The reluctance of welfare recipients to cooperate in paternity cases is already “a major problem” for child support collection efforts, Doss said. But, he added, welfare offices rarely impose sanctions allowed under existing law.
In their draft report, the task force calls for “clearer, stricter cooperation requirements on mothers” to help identify the father of their child. One senior official said the group may recommend that women who do not cooperate would face reductions in their welfare benefits as well as in other means-tested government aid, such as housing subsidies.
As a carrot to that stick, the group is considering providing an additional $50 a month to welfare recipients once paternity is established. Currently, mothers on welfare can receive an additional $50 a month only after a father begins paying at least that much in child support. The state keeps the remainder of child support payments made by the father of a child on welfare. Nationally, more than $2.2 billion was collected from such fathers in 1992.

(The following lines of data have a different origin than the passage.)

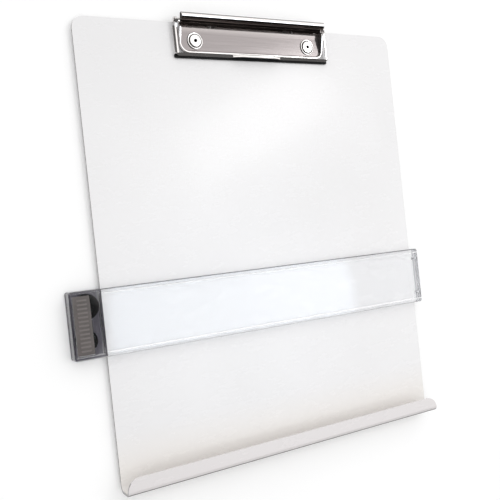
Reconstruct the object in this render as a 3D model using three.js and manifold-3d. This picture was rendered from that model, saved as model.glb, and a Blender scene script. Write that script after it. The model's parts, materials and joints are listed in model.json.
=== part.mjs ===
// Portable drawing board: a white sheet with a J-shaped ledge at its lower edge, a chrome lever clip
// at its upper edge, and a clear guide bar that slides up and down and hooks round both side edges.
// Millimetres. The board lies on its back: +X across it, +Y from the ledge to the clip, +Z out of its
// drawing face. Every part is laid out from the board's heel: x = 0 on its centre line, y = 0 on the
// ledge's floor and z = 0 on the drawing face. The last group moves that to the bottom centre.

import * as THREE from 'three';
import { mergeVertices } from 'three/addons/utils/BufferGeometryUtils.js';
import Module from 'manifold-3d';

const wasm = await Module();
wasm.setup();

// ---- driving dimensions ----

const GAP = 0.3;                 // between parts that touch
const OVER = 1;                  // how far a cutting body runs past the surface that it cuts
const MERGE = 0.05;              // how far joined bodies run into each other
const BEYOND = 40;               // reach of the bodies that trim an outline

const BOARD = { width: 305, height: 356, sheet: 2, topCorner: 10 };
const LEDGE = { front: 15.5, lipTop: 10.9, lipCorner: 10, heelBend: 3, toeBend: 2 };

const BAR = { left: -178.3, right: 156.5, bottom: 101, height: 50.5, top: 6.4, corner: 2 };
const RIM = { width: 3, depth: 1 };                       // raised border round the bar's front
const FENCE = 2;                                          // clear rib that runs along the left edge
const POCKET = { wall: 1.8, roof: 4.2 };                  // hollow of the bar's head
const WINDOW_LEFT = -161;                                 // the clear window starts here
const REAR = { plate: 2, reach: 13 };
const PAD = { width: 9.4, edge: 1.4, depth: 0.7, inset: 4.2, corner: 1.5 };
const SPACERS = [
  { name: 'head_spacer_upper', screw: 'head_screw_upper', x: -165.2, y: 139.5, radius: 9.4 },
  { name: 'head_spacer_lower', screw: 'head_screw_lower', x: -167.3, y: 114.4, radius: 8 },
];
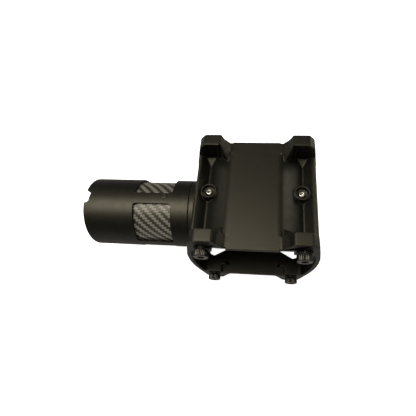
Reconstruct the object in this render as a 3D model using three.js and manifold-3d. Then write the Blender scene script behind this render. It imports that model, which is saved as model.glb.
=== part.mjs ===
// Handlebar stem: a sleeved carbon tube joined to a hollow box head with eight corner lugs.
// Millimetres. +X from the tube to the head, +Y along the head's open passage, +Z out of its ribbed face.
// The shapes are drawn about the crossing point of the tube's axis and the passage's axis. The part's
// own origin is under the middle of its bounding box, on the surface that the lower lugs stand on.
import * as THREE from "three";
import { ConvexGeometry } from "three/addons/geometries/ConvexGeometry.js";
import { mergeVertices } from "three/addons/utils/BufferGeometryUtils.js";
import Module from "manifold-3d";

const CROSSING = { x: 27.4, y: 1.69, z: 34.4 }; // the crossing point, seen from the part's origin

// Head, outside
const LUG_END = 27.2; // half length of the head over its lugs
const LUG_INNER = 21.3; // where each lug's inner wall stands
const BAND_END = 28.0; // the upper face's middle band runs a little past the lugs
const PAD_Z = 33.0; // upper lug pads
const FOOT_Z = -34.4; // lower lug pads, which the head stands on
const BAND_Z = 26.6; // middle band of the upper face
const BACK_Z = -24.3; // flat lower face between the lugs
const BAND_HALF = 12.4; // half width of the middle band
const VALLEY_X = 23.3; // line of the V-shaped valley between two upper lugs
const VALLEY_Z = 18.0;
const SHOULDER_X = 28.6;
const SHOULDER_Z = 23.3;
const SIDE_X = 32.2; // the side walls bulge to this half width
const SIDE_BULGE = 0.0054; // and fall away by this much per square millimetre of height
const WALL = 2.0;
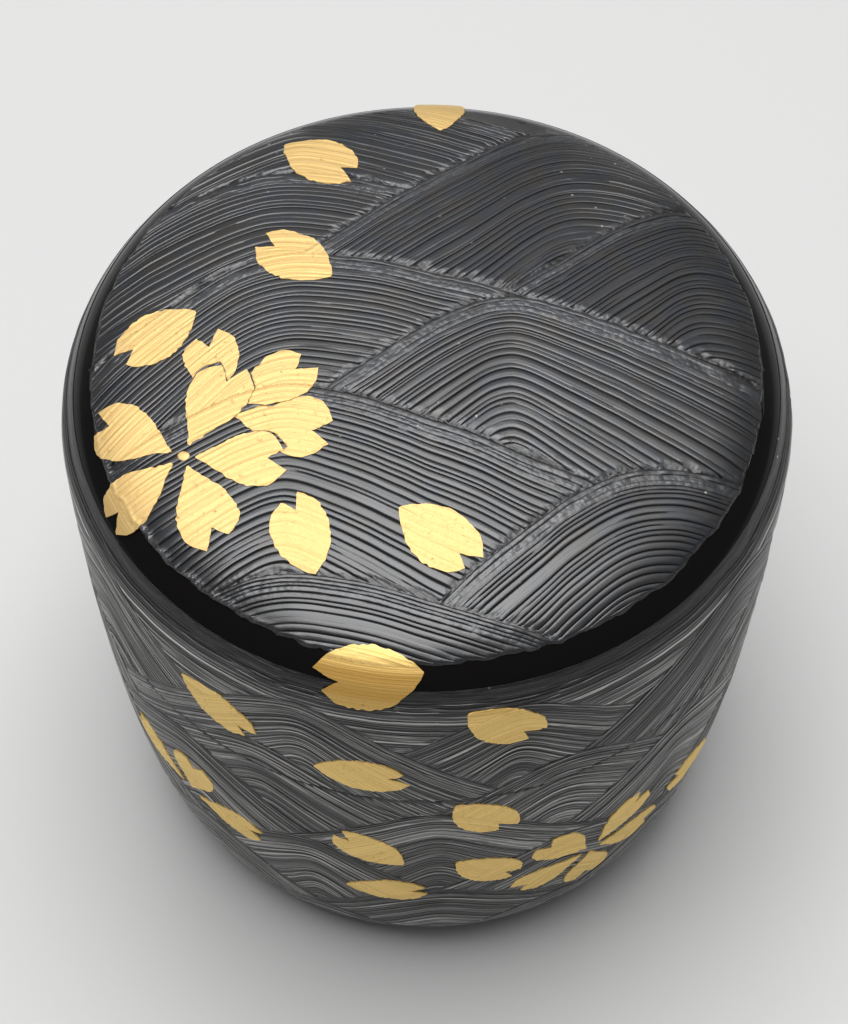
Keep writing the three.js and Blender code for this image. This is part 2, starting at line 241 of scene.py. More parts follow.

The task force also identifies an array of measures intended to increase payment of child support once paternity is established--most importantly the creation of a national database that would track the hiring of new employees at any business in the country. That would be aimed at helping states track down absent fathers, particularly across state lines.
It also suggests testing a program under which government would guarantee child support payments to all children in single-parent families, though one senior official cautioned Wednesday that such demonstrations would be “limited” and at “the very margins of what we’re talking about.”
In response to the argument that many absent fathers--especially young parents--lack the resources to pay child support, the task force will recommend qualifying them for the same training programs that are offered to women on welfare.